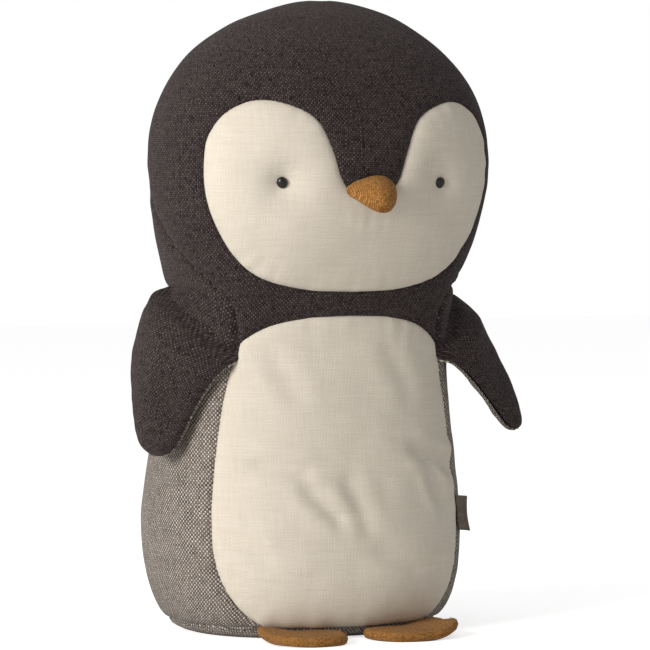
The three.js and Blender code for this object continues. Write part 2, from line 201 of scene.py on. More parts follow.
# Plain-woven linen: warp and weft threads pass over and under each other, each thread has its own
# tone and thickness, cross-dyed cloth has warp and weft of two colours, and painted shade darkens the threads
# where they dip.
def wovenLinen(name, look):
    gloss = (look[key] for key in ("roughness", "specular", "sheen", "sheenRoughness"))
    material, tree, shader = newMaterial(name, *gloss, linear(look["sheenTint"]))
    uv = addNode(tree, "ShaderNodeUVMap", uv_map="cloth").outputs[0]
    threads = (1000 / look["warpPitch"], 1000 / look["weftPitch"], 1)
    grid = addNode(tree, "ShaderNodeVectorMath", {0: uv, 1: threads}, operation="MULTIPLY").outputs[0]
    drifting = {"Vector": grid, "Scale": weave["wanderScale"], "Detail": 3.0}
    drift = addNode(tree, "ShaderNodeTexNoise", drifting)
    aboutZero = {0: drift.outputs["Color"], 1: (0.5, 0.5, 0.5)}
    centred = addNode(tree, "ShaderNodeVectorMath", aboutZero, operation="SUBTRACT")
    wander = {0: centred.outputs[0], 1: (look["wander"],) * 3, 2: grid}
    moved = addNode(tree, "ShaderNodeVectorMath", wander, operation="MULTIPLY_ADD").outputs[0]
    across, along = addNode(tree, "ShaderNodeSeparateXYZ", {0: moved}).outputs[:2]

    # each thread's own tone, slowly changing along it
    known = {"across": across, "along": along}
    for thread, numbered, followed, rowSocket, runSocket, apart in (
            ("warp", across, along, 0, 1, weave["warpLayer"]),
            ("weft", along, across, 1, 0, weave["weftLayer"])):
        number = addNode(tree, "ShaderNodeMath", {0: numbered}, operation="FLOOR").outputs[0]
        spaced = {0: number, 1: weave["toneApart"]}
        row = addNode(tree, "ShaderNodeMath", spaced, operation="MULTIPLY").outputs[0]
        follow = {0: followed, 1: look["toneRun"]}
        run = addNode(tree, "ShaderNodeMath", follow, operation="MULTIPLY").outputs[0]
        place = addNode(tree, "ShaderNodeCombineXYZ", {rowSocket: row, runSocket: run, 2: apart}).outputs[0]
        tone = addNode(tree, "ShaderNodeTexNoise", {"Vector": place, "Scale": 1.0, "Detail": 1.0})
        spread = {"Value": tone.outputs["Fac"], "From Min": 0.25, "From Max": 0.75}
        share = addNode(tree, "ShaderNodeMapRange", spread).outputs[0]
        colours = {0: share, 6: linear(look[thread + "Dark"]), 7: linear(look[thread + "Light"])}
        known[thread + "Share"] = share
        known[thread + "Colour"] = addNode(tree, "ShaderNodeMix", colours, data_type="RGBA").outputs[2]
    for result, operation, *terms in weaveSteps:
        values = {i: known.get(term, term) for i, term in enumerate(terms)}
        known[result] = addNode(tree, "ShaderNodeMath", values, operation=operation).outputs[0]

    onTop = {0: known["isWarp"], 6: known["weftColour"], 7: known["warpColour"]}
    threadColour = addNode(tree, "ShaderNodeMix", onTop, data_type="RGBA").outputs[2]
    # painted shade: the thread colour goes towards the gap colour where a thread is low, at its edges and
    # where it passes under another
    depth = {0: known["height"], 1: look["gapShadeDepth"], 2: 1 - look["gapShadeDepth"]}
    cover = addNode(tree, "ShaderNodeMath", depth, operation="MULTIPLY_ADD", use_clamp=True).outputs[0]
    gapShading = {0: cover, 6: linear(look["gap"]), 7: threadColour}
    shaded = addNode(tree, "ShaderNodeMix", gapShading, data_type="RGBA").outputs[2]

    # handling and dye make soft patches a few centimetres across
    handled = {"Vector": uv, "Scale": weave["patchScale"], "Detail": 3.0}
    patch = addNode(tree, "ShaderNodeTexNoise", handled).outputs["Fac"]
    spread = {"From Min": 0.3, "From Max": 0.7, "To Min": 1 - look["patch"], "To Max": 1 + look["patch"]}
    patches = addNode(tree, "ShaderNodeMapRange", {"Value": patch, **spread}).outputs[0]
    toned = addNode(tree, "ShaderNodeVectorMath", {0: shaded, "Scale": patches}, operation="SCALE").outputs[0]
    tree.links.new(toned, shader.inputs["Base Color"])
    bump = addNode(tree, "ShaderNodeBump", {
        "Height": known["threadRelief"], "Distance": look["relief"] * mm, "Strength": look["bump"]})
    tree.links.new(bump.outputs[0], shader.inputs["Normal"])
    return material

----

## [TASK TO COMPLETE]
Please repeat the listing above in full and exactly.

## [FINISHED ANSWER]
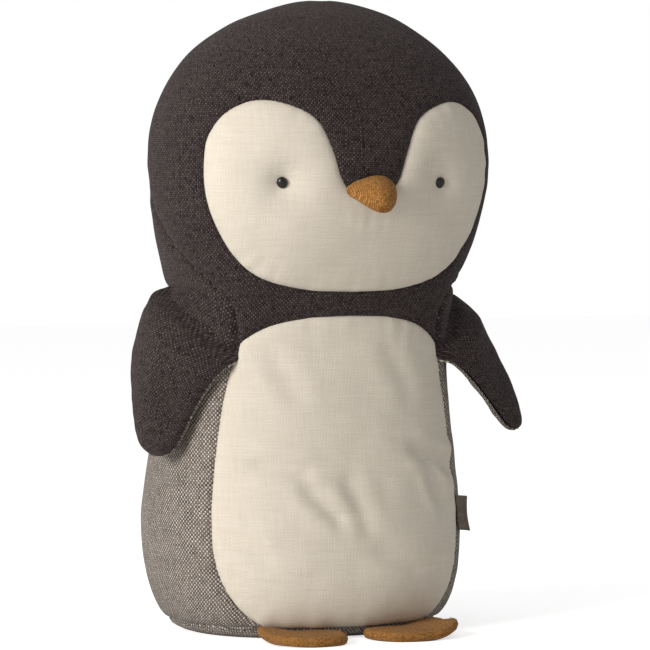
The three.js and Blender code for this object continues. Write part 2, from line 201 of scene.py on. More parts follow.
# Plain-woven linen: warp and weft threads pass over and under each other, each thread has its own
# tone and thickness, cross-dyed cloth has warp and weft of two colours, and painted shade darkens the threads
# where they dip.
def wovenLinen(name, look):
    gloss = (look[key] for key in ("roughness", "specular", "sheen", "sheenRoughness"))
    material, tree, shader = newMaterial(name, *gloss, linear(look["sheenTint"]))
    uv = addNode(tree, "ShaderNodeUVMap", uv_map="cloth").outputs[0]
    threads = (1000 / look["warpPitch"], 1000 / look["weftPitch"], 1)
    grid = addNode(tree, "ShaderNodeVectorMath", {0: uv, 1: threads}, operation="MULTIPLY").outputs[0]
    drifting = {"Vector": grid, "Scale": weave["wanderScale"], "Detail": 3.0}
    drift = addNode(tree, "ShaderNodeTexNoise", drifting)
    aboutZero = {0: drift.outputs["Color"], 1: (0.5, 0.5, 0.5)}
    centred = addNode(tree, "ShaderNodeVectorMath", aboutZero, operation="SUBTRACT")
    wander = {0: centred.outputs[0], 1: (look["wander"],) * 3, 2: grid}
    moved = addNode(tree, "ShaderNodeVectorMath", wander, operation="MULTIPLY_ADD").outputs[0]
    across, along = addNode(tree, "ShaderNodeSeparateXYZ", {0: moved}).outputs[:2]

    # each thread's own tone, slowly changing along it
    known = {"across": across, "along": along}
    for thread, numbered, followed, rowSocket, runSocket, apart in (
            ("warp", across, along, 0, 1, weave["warpLayer"]),
            ("weft", along, across, 1, 0, weave["weftLayer"])):
        number = addNode(tree, "ShaderNodeMath", {0: numbered}, operation="FLOOR").outputs[0]
        spaced = {0: number, 1: weave["toneApart"]}
        row = addNode(tree, "ShaderNodeMath", spaced, operation="MULTIPLY").outputs[0]
        follow = {0: followed, 1: look["toneRun"]}
        run = addNode(tree, "ShaderNodeMath", follow, operation="MULTIPLY").outputs[0]
        place = addNode(tree, "ShaderNodeCombineXYZ", {rowSocket: row, runSocket: run, 2: apart}).outputs[0]
        tone = addNode(tree, "ShaderNodeTexNoise", {"Vector": place, "Scale": 1.0, "Detail": 1.0})
        spread = {"Value": tone.outputs["Fac"], "From Min": 0.25, "From Max": 0.75}
        share = addNode(tree, "ShaderNodeMapRange", spread).outputs[0]
        colours = {0: share, 6: linear(look[thread + "Dark"]), 7: linear(look[thread + "Light"])}
        known[thread + "Share"] = share
        known[thread + "Colour"] = addNode(tree, "ShaderNodeMix", colours, data_type="RGBA").outputs[2]
    for result, operation, *terms in weaveSteps:
        values = {i: known.get(term, term) for i, term in enumerate(terms)}
        known[result] = addNode(tree, "ShaderNodeMath", values, operation=operation).outputs[0]

    onTop = {0: known["isWarp"], 6: known["weftColour"], 7: known["warpColour"]}
    threadColour = addNode(tree, "ShaderNodeMix", onTop, data_type="RGBA").outputs[2]
    # painted shade: the thread colour goes towards the gap colour where a thread is low, at its edges and
    # where it passes under another
    depth = {0: known["height"], 1: look["gapShadeDepth"], 2: 1 - look["gapShadeDepth"]}
    cover = addNode(tree, "ShaderNodeMath", depth, operation="MULTIPLY_ADD", use_clamp=True).outputs[0]
    gapShading = {0: cover, 6: linear(look["gap"]), 7: threadColour}
    shaded = addNode(tree, "ShaderNodeMix", gapShading, data_type="RGBA").outputs[2]

    # handling and dye make soft patches a few centimetres across
    handled = {"Vector": uv, "Scale": weave["patchScale"], "Detail": 3.0}
    patch = addNode(tree, "ShaderNodeTexNoise", handled).outputs["Fac"]
    spread = {"From Min": 0.3, "From Max": 0.7, "To Min": 1 - look["patch"], "To Max": 1 + look["patch"]}
    patches = addNode(tree, "ShaderNodeMapRange", {"Value": patch, **spread}).outputs[0]
    toned = addNode(tree, "ShaderNodeVectorMath", {0: shaded, "Scale": patches}, operation="SCALE").outputs[0]
    tree.links.new(toned, shader.inputs["Base Color"])
    bump = addNode(tree, "ShaderNodeBump", {
        "Height": known["threadRelief"], "Distance": look["relief"] * mm, "Strength": look["bump"]})
    tree.links.new(bump.outputs[0], shader.inputs["Normal"])
    return material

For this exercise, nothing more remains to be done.